Dire à postériori que le Canada incluant le Québec fut « un pays où les communistes n’ont jamais été prophètes » (p. 17) ne suffit pas à démontrer que la menace n’était pas réelle. Que le communisme n’ait jamais pu prendre racine ne démontre pas qu’aucune tentative n’ait jamais eu lieu pour l’y implanter.
Enfin, il ne m’apparait pas exagéré de penser que la cause de cette inefficacité de la propagation rouge a justement découlé de cet acharnement catholique contre l’internationale socialiste.
Alors que dans certains pays, comme la France, de nombreux intellectuels se laissaient prendre de sympathie par la propagande de dictateurs sociopathes, le Québec, lui, faisait œuvre critique en suivant les principes chrétiens de dignité humaine, de justice et de liberté. Ainsi, grâce à la fermeté doctrinale du clergé, le Québec est sorti indemne des accusations de Soljenitsyne contre une certaine intelligentsia européenne :
Jamais il n’y a eu chez nous de prisons vides. Tandis que vous preniez votre plaisir à percer les inoffensifs secrets du noyau atomique, à étudier l’influence de Heidegger sur Sartre ou à collectionner des reproductions de Picasso […], sans cesse les fourgons cellulaires sillonnaient les rues, sans cesse les agents de la Sécurité frappaient et sonnaient aux portes. (L’Archipel du Goulag, p. 100)
Vers de nouveaux horizons
Alors que la COVID-19 nous contraint à nous enfermer chacun chez soi, les vertus de la « quarantaine » (p. 192) nous semblent de plus en plus évidentes. Or, comment ne pas voir une analogie avec la propagation extrêmement rapide du communisme au XXe siècle ? Plusieurs problèmes rendant attirant le communisme, comme la pauvreté et les souffrances causées par les excès du capitalisme, se faisaient sentir ici aussi.

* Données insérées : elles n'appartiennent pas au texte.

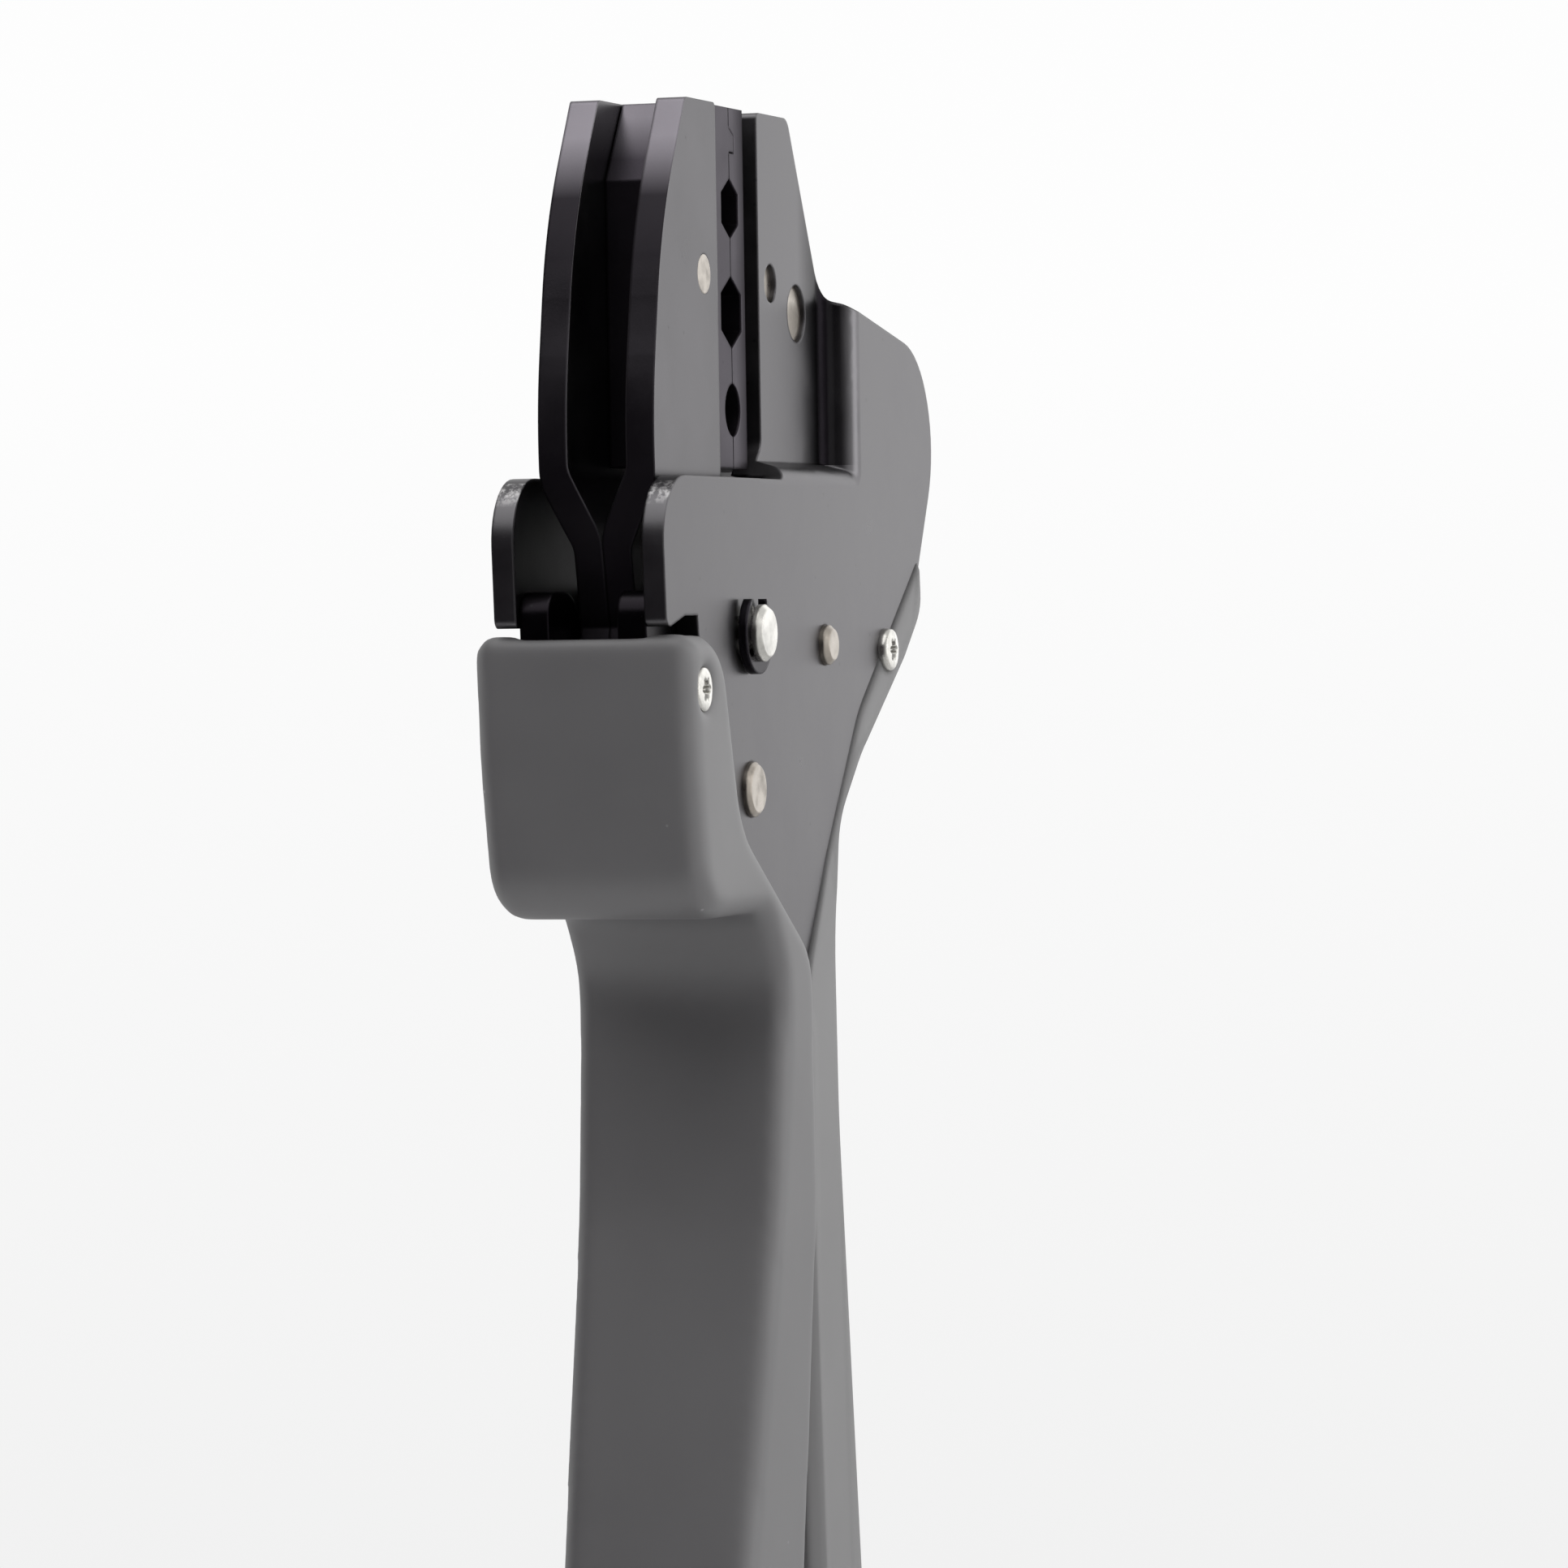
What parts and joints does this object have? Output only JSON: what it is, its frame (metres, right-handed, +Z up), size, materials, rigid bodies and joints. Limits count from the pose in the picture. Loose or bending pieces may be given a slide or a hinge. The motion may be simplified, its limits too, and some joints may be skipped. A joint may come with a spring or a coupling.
{
  "type": "ratchet crimping tool",
  "caption": "Hand crimping tool for coaxial connectors: formed steel jaws with hexagon and round dies, a toggle linkage and moulded grips.",
  "frame": {"origin": "under the middle of the tool's outline, on the surface that the handle ends stand on", "axes": "+Z up along the tool to the jaws, +X from the moving jaw to the fixed jaw, the side with the clip and screw heads at -Y"},
  "size_m": [0.0893, 0.0244, 0.2209],
  "materials": {
    "black_oxide_steel": "black oxide, satin",
    "plain_steel": "ground",
    "nickel_pin": "nickel plated, satin",
    "screw_steel": "zinc plated, bright",
    "grip_plastic": "moulded, fine matte"
  },
  "bodies": {
    "frame": {"frame_plate_near": "black_oxide_steel", "frame_plate_far": "black_oxide_steel", "fixed_die": "black_oxide_steel", "fixed_die_pin": "nickel_pin", "jaw_pivot_pin": "nickel_pin", "pivot_clip_near": "black_oxide_steel", "pivot_clip_far": "black_oxide_steel", "pivot_spacer_near": "black_oxide_steel", "pivot_spacer_far": "black_oxide_steel", "jaw_rivet": "nickel_pin", "rear_rivet": "nickel_pin", "anchor_pin": "nickel_pin", "adjusting_wheel": "plain_steel", "wheel_screw": "screw_steel", "fixed_grip": "grip_plastic", "fixed_grip_screw": "screw_steel"},
    "moving_jaw": {"jaw_plate_near": "black_oxide_steel", "jaw_plate_far": "black_oxide_steel", "moving_die": "black_oxide_steel", "moving_die_pin": "nickel_pin"},
    "moving_handle": {"handle_plate_near": "black_oxide_steel", "handle_plate_far": "black_oxide_steel", "link_pin": "nickel_pin", "toggle_pin": "nickel_pin", "pawl_pin": "nickel_pin", "moving_grip": "grip_plastic", "moving_grip_screw_near": "screw_steel", "moving_grip_screw_far": "screw_steel"},
    "pressure_arm": {"pressure_arm": "plain_steel"},
    "pawl": {"pawl": "plain_steel"}
  },
  "joints": [
    {"name": "handle_pivot", "type": "hinge", "parent": "moving_jaw", "child": "moving_handle", "pos_m": [-0.0335, 0, 0.1582], "axis": [0, 1, 0], "range_deg": [0, 32.9]},
    {"name": "jaw_pivot", "type": "hinge", "parent": "frame", "child": "moving_jaw", "pos_m": [-0.019, 0, 0.1672], "axis": [0, -1, 0], "range_deg": [0, 9]},
    {"name": "arm_pivot", "type": "hinge", "parent": "frame", "child": "pressure_arm", "pos_m": [-0.0188, 0, 0.1514], "axis": [0, -1, 0], "range_deg": [0, 28.8]},
    {"name": "pawl_pivot", "type": "hinge", "parent": "moving_handle", "child": "pawl", "pos_m": [-0.0276, 0, 0.1426], "axis": [0, 1, 0], "range_deg": [-18, 18], "stiffness_Nm_per_rad": 0.02}
  ],
  "couplings": [
    {"joint": "jaw_pivot", "follows": "handle_pivot", "ratio": 0.27352},
    {"joint": "arm_pivot", "follows": "handle_pivot", "ratio": 0.87445}
  ]
}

De plus, le livre montre bien, par des exemples concrets, que des tentatives d’infiltration ont bel et bien eu lieu. Est-il si alarmiste de penser que sans les actions concertées des autorités de l’époque, la dictature du prolétariat aurait trouvé au Québec une terre fertile ? Il me semble que non. Après tout, un nombre important d’intellectuels des années 50 aux années 70 ont épousé le marxisme.

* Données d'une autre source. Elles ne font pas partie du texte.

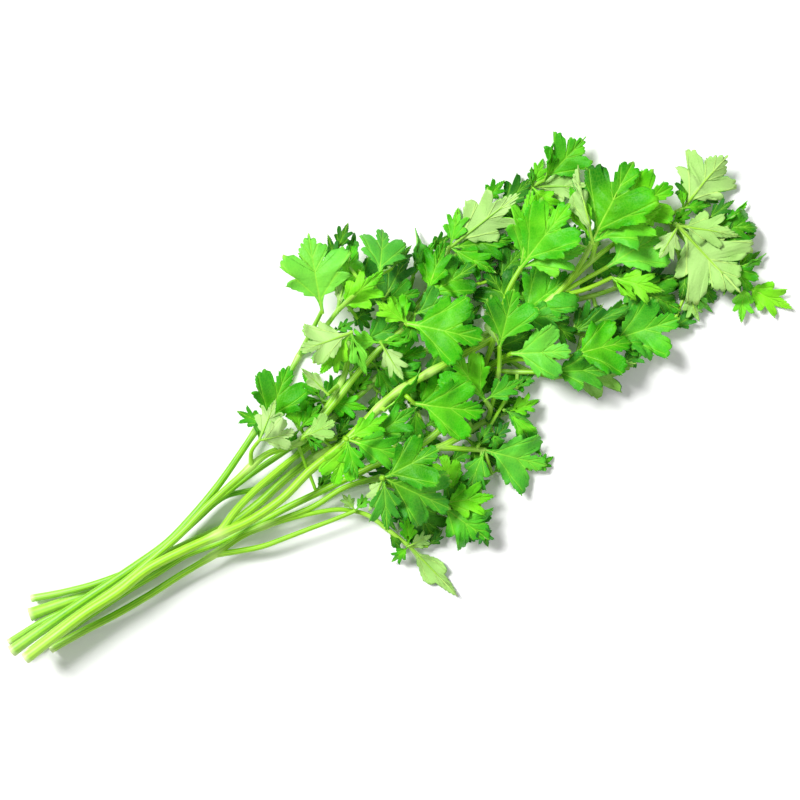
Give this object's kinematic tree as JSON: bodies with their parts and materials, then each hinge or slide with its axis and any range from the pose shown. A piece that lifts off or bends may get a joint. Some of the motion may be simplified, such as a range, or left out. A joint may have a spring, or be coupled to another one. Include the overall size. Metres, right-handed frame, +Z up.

La Peur Rouge est un livre très intéressant et j’en suggère ardemment la lecture. Si « l’anticommunisme constitue une clé qui permet de comprendre le Québec pendant trois décennies » (p. 14), il s’agit aussi de la clé qui rend ses lettres de noblesse aux élites d’un peuple fidèle à la supériorité de l’humain sur l’économie. La clé culturelle qui permet aujourd’hui de comprendre pourquoi François Legault et les Québécois encore culturellement « catholiques » ont pu agir ici et maintenant pour se protéger de la propagation de la COVID-19 et éviter la mort de milliers de personnes.